WHAT YOU ARE ASKED TO DO:
Show all lines holding the string "bodies".

Records contained in a dataset:
[start]
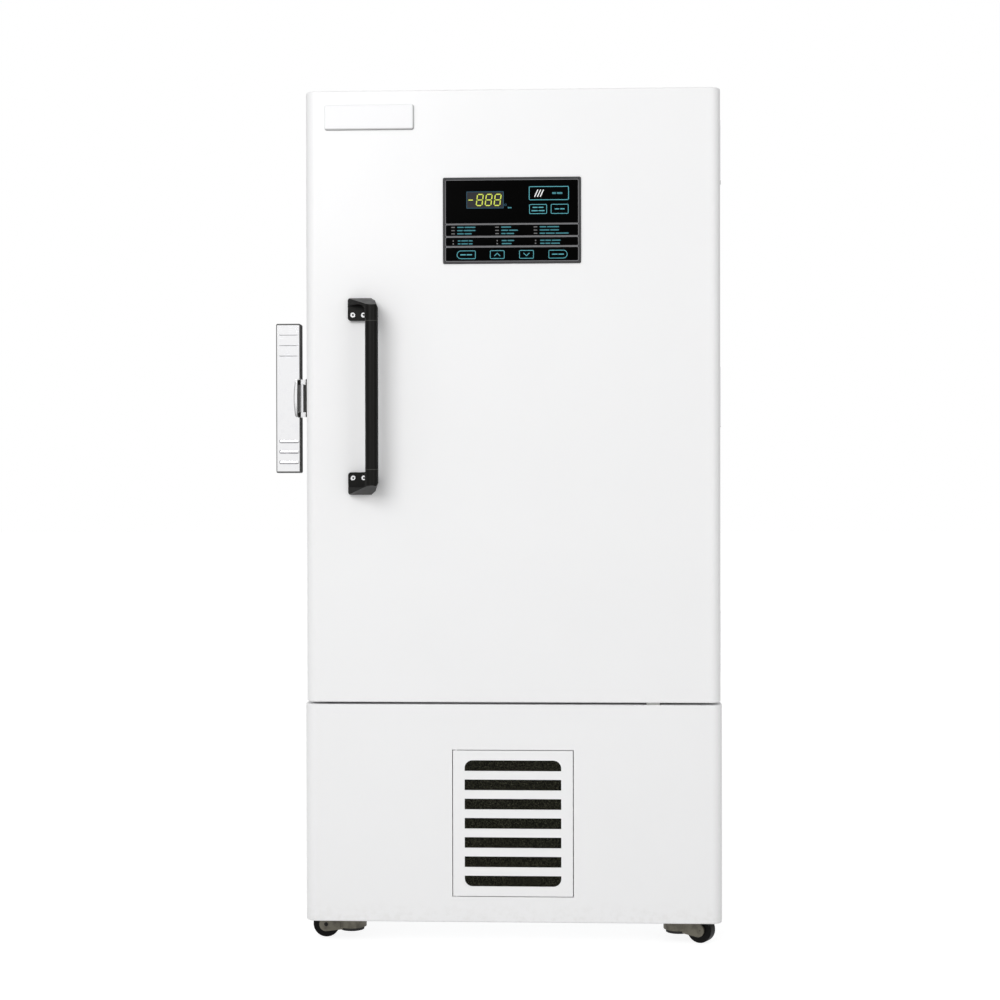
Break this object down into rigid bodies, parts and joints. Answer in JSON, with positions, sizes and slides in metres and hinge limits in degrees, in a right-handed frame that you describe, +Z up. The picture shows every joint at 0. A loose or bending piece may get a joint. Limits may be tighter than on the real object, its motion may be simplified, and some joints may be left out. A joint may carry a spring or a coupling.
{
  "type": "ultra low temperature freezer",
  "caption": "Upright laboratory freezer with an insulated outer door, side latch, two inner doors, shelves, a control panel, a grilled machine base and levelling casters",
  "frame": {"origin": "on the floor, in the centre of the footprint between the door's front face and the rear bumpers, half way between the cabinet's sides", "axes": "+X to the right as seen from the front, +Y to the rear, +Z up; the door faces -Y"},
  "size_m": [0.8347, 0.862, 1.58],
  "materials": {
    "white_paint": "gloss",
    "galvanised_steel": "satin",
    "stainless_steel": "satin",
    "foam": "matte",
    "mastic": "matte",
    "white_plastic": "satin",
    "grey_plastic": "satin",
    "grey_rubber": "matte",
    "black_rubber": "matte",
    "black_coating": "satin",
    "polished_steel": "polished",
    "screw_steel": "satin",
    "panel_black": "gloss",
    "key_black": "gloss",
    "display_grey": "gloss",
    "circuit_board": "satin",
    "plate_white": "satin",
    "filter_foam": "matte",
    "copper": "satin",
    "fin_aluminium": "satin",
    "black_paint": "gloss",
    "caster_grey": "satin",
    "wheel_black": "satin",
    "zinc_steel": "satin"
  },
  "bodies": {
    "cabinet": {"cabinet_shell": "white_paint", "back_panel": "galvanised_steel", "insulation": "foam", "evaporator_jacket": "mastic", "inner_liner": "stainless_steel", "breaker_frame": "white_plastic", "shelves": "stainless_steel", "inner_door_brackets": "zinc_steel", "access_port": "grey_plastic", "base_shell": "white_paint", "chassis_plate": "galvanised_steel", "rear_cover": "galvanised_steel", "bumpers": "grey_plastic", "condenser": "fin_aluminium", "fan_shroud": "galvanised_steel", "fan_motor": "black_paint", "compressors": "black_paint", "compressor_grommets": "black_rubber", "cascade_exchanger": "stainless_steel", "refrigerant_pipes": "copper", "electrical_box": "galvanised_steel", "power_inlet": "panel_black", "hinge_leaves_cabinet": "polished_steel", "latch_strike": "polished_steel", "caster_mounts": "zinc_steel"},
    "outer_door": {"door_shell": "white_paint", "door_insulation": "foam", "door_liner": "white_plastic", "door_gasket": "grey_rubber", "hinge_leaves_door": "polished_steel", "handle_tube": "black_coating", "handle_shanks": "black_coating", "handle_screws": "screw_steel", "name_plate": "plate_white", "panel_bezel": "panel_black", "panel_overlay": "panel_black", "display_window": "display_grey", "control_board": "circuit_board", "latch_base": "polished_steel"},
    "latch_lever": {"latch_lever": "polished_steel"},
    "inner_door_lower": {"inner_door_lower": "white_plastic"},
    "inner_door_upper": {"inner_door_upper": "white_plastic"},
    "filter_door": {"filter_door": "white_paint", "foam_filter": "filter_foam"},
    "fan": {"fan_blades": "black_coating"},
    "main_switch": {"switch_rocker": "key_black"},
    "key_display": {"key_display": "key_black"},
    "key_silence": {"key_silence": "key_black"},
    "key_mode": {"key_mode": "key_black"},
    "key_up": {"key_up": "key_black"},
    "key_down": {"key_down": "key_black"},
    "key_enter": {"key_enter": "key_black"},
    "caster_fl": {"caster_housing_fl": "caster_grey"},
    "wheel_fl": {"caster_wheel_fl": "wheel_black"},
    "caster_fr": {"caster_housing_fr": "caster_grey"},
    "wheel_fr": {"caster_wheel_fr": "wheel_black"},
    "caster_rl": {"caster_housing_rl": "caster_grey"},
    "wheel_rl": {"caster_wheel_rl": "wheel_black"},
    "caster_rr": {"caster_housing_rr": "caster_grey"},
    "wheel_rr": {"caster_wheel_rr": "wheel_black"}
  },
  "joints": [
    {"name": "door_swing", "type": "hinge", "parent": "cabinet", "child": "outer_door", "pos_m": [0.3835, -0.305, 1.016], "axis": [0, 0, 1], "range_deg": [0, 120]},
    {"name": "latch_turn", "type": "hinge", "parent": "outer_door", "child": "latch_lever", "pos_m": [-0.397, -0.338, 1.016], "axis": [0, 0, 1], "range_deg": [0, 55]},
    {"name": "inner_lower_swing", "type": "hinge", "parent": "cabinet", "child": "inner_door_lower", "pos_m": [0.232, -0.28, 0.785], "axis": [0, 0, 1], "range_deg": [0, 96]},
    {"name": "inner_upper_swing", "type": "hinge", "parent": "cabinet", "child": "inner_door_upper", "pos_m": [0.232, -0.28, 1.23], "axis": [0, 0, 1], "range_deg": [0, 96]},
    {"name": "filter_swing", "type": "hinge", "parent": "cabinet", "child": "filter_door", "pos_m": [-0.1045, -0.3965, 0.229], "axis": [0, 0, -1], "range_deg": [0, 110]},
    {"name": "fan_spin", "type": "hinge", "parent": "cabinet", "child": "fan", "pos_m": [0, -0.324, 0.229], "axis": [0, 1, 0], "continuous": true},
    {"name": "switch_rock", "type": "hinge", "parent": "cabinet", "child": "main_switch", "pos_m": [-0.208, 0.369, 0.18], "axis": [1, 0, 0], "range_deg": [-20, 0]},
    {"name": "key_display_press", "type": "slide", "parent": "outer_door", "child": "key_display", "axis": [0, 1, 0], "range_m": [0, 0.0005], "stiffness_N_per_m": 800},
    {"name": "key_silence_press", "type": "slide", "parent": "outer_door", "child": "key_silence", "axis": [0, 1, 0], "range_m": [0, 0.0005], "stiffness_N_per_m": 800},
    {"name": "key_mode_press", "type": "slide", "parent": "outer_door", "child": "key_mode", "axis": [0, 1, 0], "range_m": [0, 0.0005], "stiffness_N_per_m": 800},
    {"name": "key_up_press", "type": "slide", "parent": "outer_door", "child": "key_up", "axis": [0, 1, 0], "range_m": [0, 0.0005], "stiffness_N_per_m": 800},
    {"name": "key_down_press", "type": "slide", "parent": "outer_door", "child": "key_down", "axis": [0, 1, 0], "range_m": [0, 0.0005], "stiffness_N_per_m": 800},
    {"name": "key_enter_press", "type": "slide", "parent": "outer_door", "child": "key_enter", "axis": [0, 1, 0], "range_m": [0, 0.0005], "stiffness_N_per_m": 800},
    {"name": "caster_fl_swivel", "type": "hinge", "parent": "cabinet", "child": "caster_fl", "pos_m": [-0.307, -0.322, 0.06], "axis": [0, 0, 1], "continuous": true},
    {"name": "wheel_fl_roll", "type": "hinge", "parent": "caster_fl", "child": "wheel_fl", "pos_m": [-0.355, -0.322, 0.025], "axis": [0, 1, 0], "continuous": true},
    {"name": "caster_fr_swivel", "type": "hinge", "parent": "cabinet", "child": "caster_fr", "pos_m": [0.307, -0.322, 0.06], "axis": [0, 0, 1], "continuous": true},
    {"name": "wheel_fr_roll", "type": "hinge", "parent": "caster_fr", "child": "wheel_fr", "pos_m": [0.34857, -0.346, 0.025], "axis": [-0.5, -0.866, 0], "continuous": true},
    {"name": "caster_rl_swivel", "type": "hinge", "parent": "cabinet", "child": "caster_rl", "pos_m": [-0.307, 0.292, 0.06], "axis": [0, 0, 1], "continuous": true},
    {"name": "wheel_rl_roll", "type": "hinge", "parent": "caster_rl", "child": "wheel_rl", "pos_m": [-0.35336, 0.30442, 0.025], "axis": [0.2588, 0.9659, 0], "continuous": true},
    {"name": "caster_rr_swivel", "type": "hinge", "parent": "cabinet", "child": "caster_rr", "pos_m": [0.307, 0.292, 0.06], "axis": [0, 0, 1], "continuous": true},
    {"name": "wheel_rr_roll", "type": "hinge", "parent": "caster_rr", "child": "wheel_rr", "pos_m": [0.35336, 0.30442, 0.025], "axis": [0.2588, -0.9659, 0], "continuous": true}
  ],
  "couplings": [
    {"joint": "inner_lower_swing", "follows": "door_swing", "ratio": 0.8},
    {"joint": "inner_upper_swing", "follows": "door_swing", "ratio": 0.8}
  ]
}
[end]
[start]
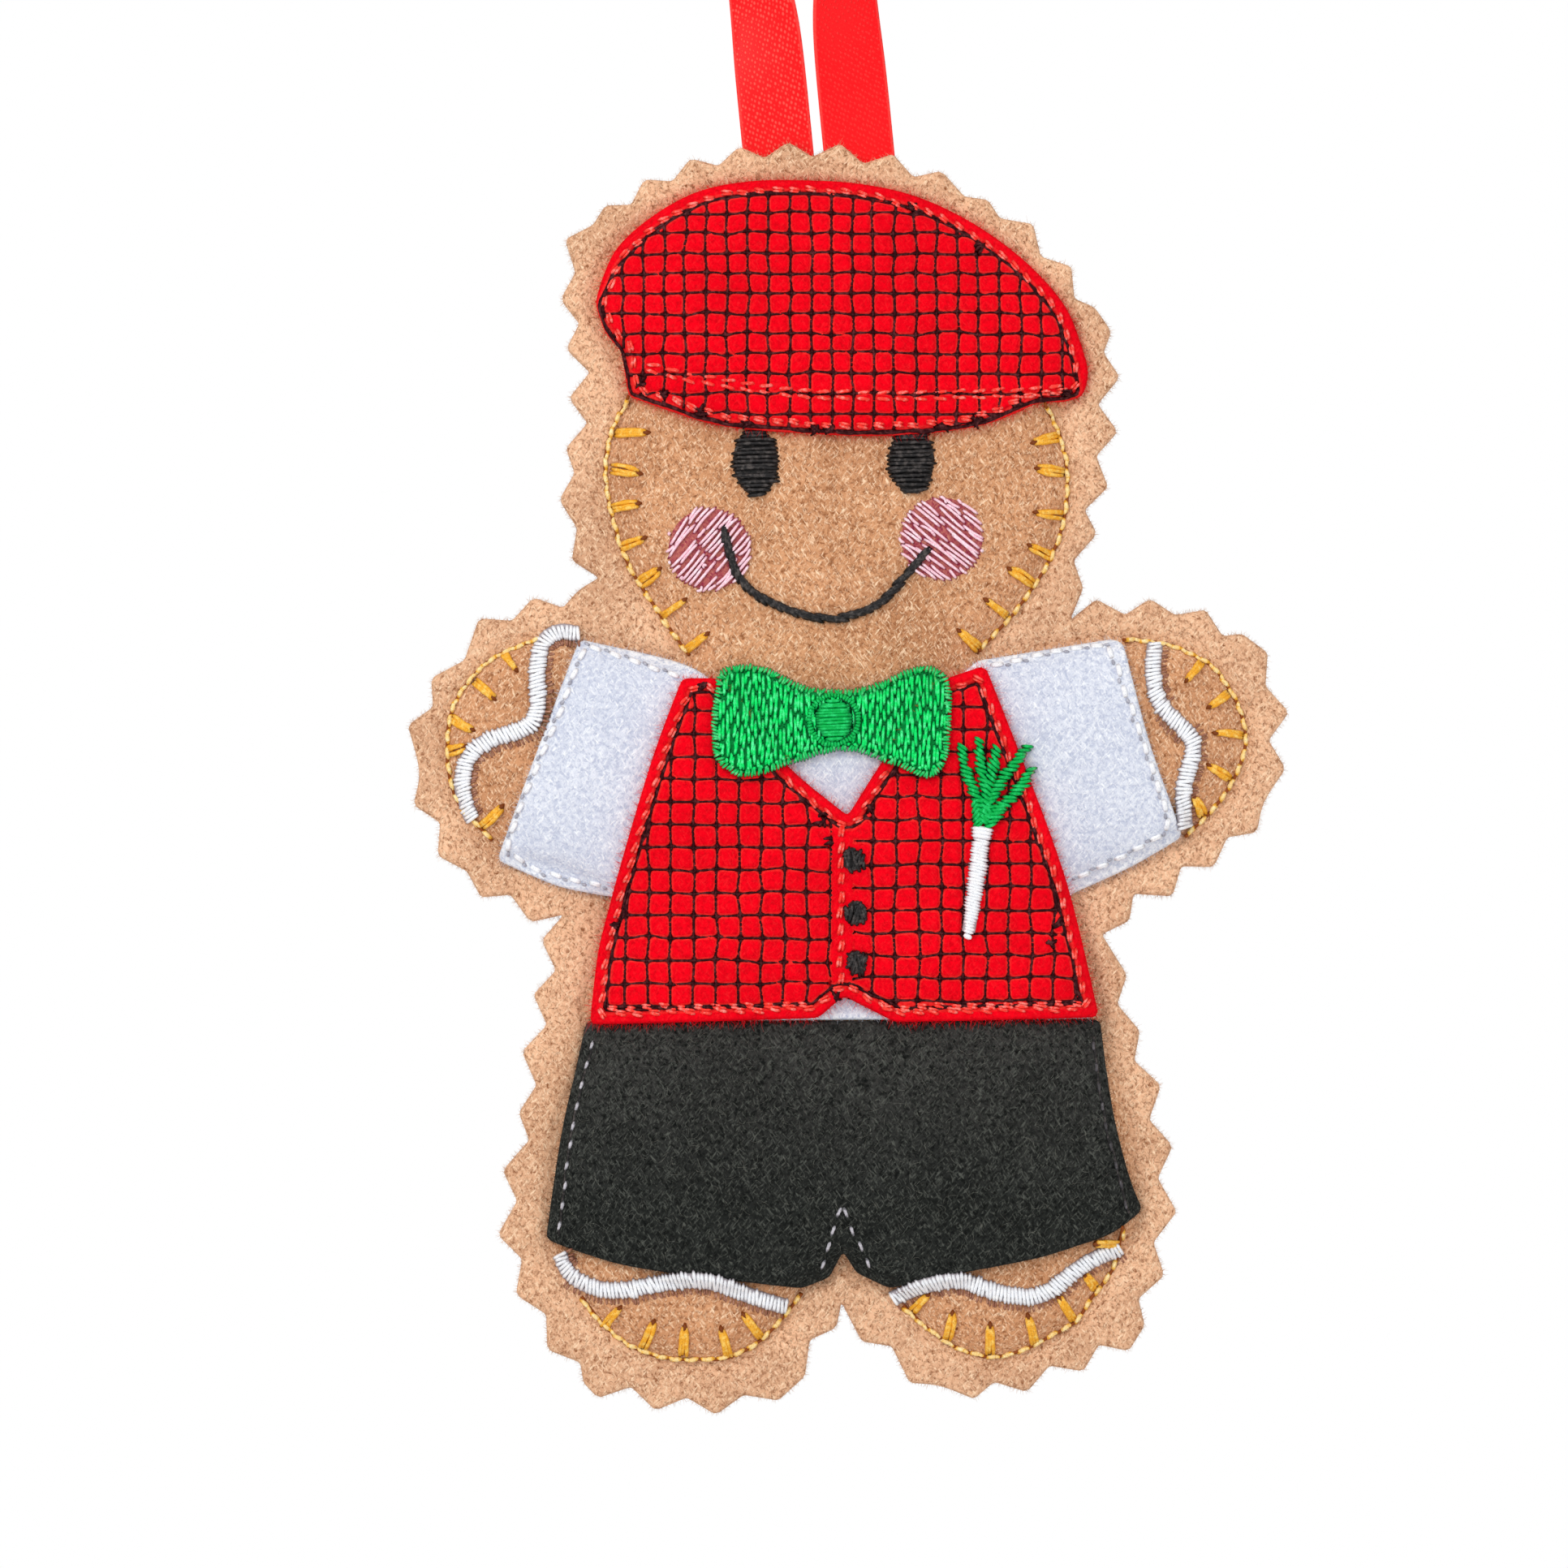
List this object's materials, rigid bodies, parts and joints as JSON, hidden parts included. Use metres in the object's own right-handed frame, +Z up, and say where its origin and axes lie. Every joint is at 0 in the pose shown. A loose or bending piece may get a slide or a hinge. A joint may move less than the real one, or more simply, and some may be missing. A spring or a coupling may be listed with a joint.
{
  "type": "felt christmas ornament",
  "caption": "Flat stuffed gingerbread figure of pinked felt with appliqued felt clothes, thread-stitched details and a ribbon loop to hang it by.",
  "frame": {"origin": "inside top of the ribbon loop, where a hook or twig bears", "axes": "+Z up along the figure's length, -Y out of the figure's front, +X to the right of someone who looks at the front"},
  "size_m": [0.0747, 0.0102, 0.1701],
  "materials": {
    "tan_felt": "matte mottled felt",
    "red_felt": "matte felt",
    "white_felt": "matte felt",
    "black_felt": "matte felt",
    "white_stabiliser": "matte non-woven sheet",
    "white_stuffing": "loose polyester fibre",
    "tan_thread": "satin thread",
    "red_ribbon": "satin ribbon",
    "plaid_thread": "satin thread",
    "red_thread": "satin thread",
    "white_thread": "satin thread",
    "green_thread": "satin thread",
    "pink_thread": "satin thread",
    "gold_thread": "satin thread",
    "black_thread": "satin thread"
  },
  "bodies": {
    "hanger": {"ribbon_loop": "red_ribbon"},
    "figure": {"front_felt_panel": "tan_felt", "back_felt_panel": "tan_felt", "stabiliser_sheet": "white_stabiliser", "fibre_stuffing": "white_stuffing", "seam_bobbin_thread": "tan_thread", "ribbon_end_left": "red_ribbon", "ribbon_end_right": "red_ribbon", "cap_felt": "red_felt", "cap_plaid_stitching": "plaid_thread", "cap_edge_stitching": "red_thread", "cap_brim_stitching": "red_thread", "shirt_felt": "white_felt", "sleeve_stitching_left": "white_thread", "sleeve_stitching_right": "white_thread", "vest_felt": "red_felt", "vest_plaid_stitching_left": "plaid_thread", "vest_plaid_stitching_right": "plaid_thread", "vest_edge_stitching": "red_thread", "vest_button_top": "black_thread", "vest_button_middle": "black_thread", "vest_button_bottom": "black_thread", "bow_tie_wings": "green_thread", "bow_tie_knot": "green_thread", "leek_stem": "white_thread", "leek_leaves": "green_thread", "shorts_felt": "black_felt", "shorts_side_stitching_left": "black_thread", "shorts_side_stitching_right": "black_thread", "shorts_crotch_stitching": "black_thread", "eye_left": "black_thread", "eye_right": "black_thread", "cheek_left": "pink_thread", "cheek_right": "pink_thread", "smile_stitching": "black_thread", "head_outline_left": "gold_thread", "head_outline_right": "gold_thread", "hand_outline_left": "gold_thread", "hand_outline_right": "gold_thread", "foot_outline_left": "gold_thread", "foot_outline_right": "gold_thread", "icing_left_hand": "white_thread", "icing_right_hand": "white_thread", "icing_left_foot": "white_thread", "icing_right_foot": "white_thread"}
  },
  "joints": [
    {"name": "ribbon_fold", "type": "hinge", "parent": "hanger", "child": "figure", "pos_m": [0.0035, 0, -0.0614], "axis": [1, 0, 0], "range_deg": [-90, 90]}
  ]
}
[end]
RESULT OF THIS EXERCISE:
Break this object down into rigid bodies, parts and joints. Answer in JSON, with positions, sizes and slides in metres and hinge limits in degrees, in a right-handed frame that you describe, +Z up. The picture shows every joint at 0. A loose or bending piece may get a joint. Limits may be tighter than on the real object, its motion may be simplified, and some joints may be left out. A joint may carry a spring or a coupling.
  "bodies": {
List this object's materials, rigid bodies, parts and joints as JSON, hidden parts included. Use metres in the object's own right-handed frame, +Z up, and say where its origin and axes lie. Every joint is at 0 in the pose shown. A loose or bending piece may get a slide or a hinge. A joint may move less than the real one, or more simply, and some may be missing. A spring or a coupling may be listed with a joint.
  "bodies": {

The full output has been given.